芸術の中だけを生きてきた人

またしても!吉増剛造展へ行くことにしました。RCと待ち合わせている、地下鉄の駅の先頭車両に向かいます。エレベーターで乗り合わせた見知らぬお婆さんから、この路線の乗り換えができて、本当に便利になったわねと話しかけられます。本当にそうですね、ずいぶん楽になりましたね、と答えます。


RCが、恵比寿でも吉増剛造さんの写真展があると教えてくれて、最初にそちらへ向かいます。ギャラリーのわかりづらいこと!猛暑の中、グルグルと歩き回ってようやくたどり着きます。開館時間までまだまだ時間があったので、近くのミニストップでお茶をします。

お互いの近況をお喋りし合って、じーんとしたり、驚いたり、悔しがったり笑ったりします。広尾のミニストップの一角で。


ナディフというギャラリーは、入場料無料でした。日記でもあるポラロイド写真の裏に書き貯めた言葉を、あらたに印刷し直して再現してある展示の可愛さ、キャッキャと笑って、感激して、ひとつずつ言葉を探して、写真を眺めて堪能します。

RCが前に働いていた職場近くの神社を教えてもらいます。道を曲がった瞬間に、パッとこちらを向いて笑顔を向けてくれるような神社。小さいのに、お参りする人が絶えません。手を洗って、お賽銭を納めて、大きい鈴を鳴らしてお参りします。隅々まで自由になれますように。ガパオ食堂でランチをして、地下鉄に乗って竹橋へ。


3度目でも、一歩踏み入った瞬間に、またここに来て良かった〜!と心から思います。脱力できる場所。今日もまたGOZOシネマを浴びます。いつまでも見ていたい。毎回、来館者が増えているようにも思える。今日は床にまで座り込んで観ている人たちもたくさん。私とRCも床に座り込んで、映画を観ます。

いつの間にか閉館時間。出口を抜けるとロビーで吉増剛造さんご本人のサイン会が開かれていました。
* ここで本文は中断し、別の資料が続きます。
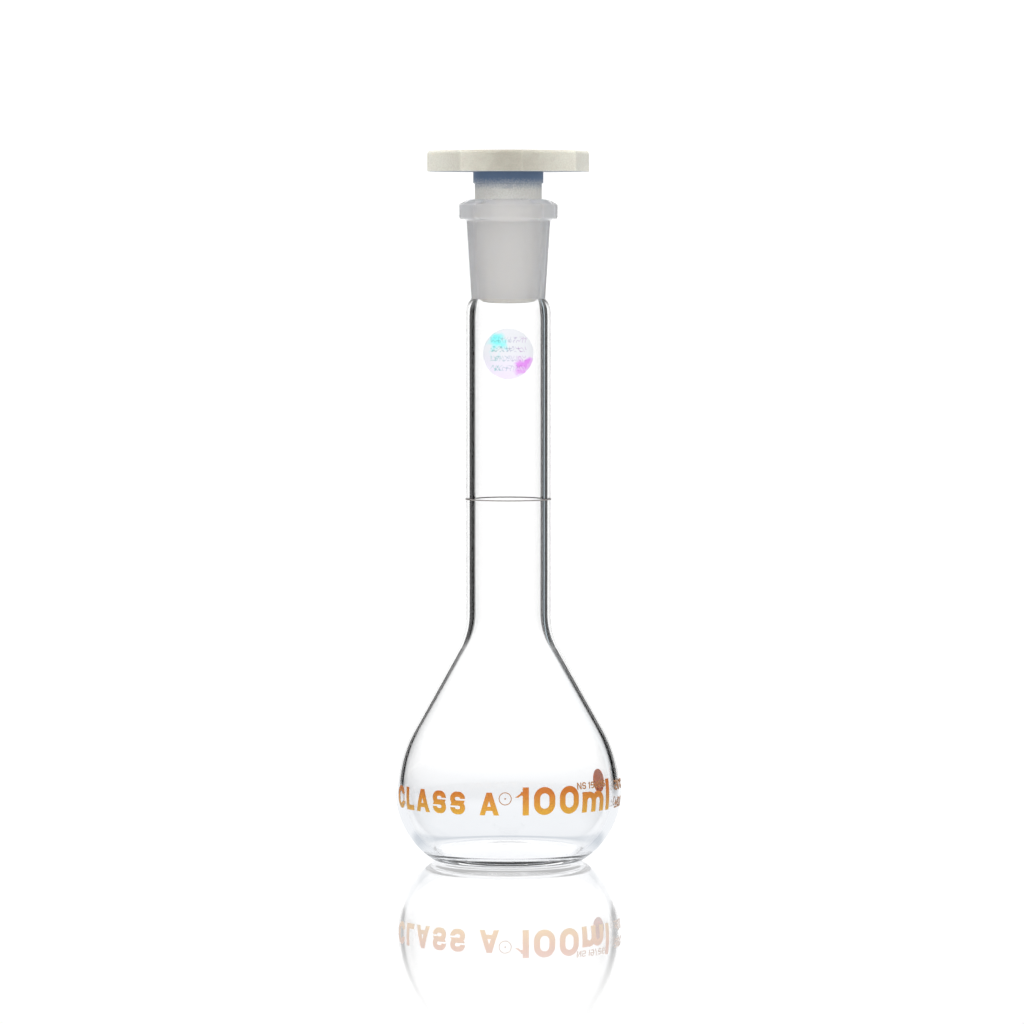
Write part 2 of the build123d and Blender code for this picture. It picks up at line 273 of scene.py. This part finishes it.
class Recipe:
    """The nodes of a material or world under construction, with short ways to add and join them."""

    def __init__(self, owner, surface="Principled BSDF", place="Object"):
        owner.use_nodes = True
        self.owner = owner
        self.nodes = owner.node_tree.nodes
        self.links = owner.node_tree.links
        self.surface = self.nodes[surface]
        self.place = self.node("ShaderNodeTexCoord").outputs[place]

    def node(self, kind, settings=None, **inputs):
        """Add a node. Settings go on the node, and inputs are numbers, colours or other nodes' outputs."""
        made = self.nodes.new(kind)
        for name, value in (settings or {}).items():
            setattr(made, name, value)
        for name, value in inputs.items():
            self.put(made, name, value)
        return made

    def put(self, node, name, value):
        """Set or join one input: by name, with spaces as underscores, or by number after an n."""
        numbered = name[0] == "n" and name[1:].isdigit()
        socket = node.inputs[int(name[1:]) if numbered else name.replace("_", " ")]
        if isinstance(value, bpy.types.NodeSocket):
            self.links.new(value, socket)
        else:
            socket.default_value = value

    def shader(self, **inputs):
        """Set inputs of the main shader."""
        for name, value in inputs.items():
            self.put(self.surface, name, value)

    def noise(self, scale, detail=2.0, rough=0.5, place=None):
        """Soft noise over the object, from 0 to 1."""
        made = self.node(
            "ShaderNodeTexNoise", Vector=place or self.place, Scale=scale, Detail=detail, Roughness=rough
        )
        return made.outputs["Fac"]

    def stretch(self, value, from_low, from_high, to_low, to_high):
        """Map a range onto another, held at its ends."""
        made = self.node("ShaderNodeMapRange", n0=value, n1=from_low, n2=from_high, n3=to_low, n4=to_high)
        return made.outputs["Result"]

    def maths(self, kind, first, second=0.0):
        """One sum on two values."""
        return self.node("ShaderNodeMath", {"operation": kind}, n0=first, n1=second).outputs["Value"]

    def mix(self, share, first, second):
        """Mix two colours."""
        made = self.node("ShaderNodeMix", {"data_type": "RGBA"})
        self.put(made, "n0", share)
        self.put(made, "n6", first)
        self.put(made, "n7", second)
        return made.outputs[2]

    def blend(self, share, first, second):
        """Mix two numbers."""
        return self.node("ShaderNodeMix", n0=share, n2=first, n3=second).outputs[0]

    def axes(self):
        """The coordinates as separate X, Y and Z."""
        split = self.node("ShaderNodeSeparateXYZ", Vector=self.place)
        return split.outputs["X"], split.outputs["Y"], split.outputs["Z"]

    def bump(self, height, strength, distance):
        """Bump the main shader's surface by a height."""
        made = self.node("ShaderNodeBump", Height=height, Strength=strength, Distance=distance)
        self.put(self.surface, "Normal", made.outputs["Normal"])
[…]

たまたまRCにプレゼントしようと思っていた新書を持っていたので、サイン会の列に並びます。RCも図録を買いに行って、列に並びます。サインが欲しいわけじゃない。ただ、近くでご本人の目を見たい。どんな声か、直接聞いてみたい。後ろの方のお喋りで「全然わかんなかった!何かひとつでもわかりたいと思って一所懸命見たの、でも全然、わかんなかった!」などと聞こえます。今回の展示はどうやら、本当に全然わかんなかったと思う人も多い様子。それもかえって我が事のように嬉しい、色んな感想があることが。今回は私にもRCにも、響いて揺さぶってくれたけれど、それは幸運だったのかも知れない。

いよいよ。RCが「3回、来ました」とても揺さぶられたことを吉増剛造さんに伝えて喜ばれています。「踊って欲しいなぁ〜」と言われている声も聞こえます。

私の番。「私も、3回来ました。来るたびに…自由になれます」と言うと「いいね〜!」とのこと。そして、どうしてももうひとつ何か伝えたくて「隅から隅まで、楽しかったです!」と言うと、そう?嬉しいね〜。その感性、次はあなたがやって下さいよ。あなたがやってね。あなたはもっともっと言葉がでてきそうだね〜。剛造さんはどの人にもしっかり目を合わせて、ちゃんと会話して、ひとりずつの名前を書いて、ひとりずつ固い握手をしています。

じーん。RCと3人で写真を撮っていただいて、宝物にしようと思います。まだまだサイン会に並ぶ長蛇の列の脇を通って、美術館を後にします。

あー、良かった。最高やったね。今日の感想やお互いのおしごとの悩みも織り交ぜてお喋りしながら、お茶を一杯だけ飲んで、地下鉄の駅で別れます。最高やった。ありがとう。あんなに格好いい人が同じ世の中に生きていることがわかっただけでも、ここまで生きてきた甲斐があったと言うものです。芸術の中だけを生きてきた人に触れることができて幸せになりました。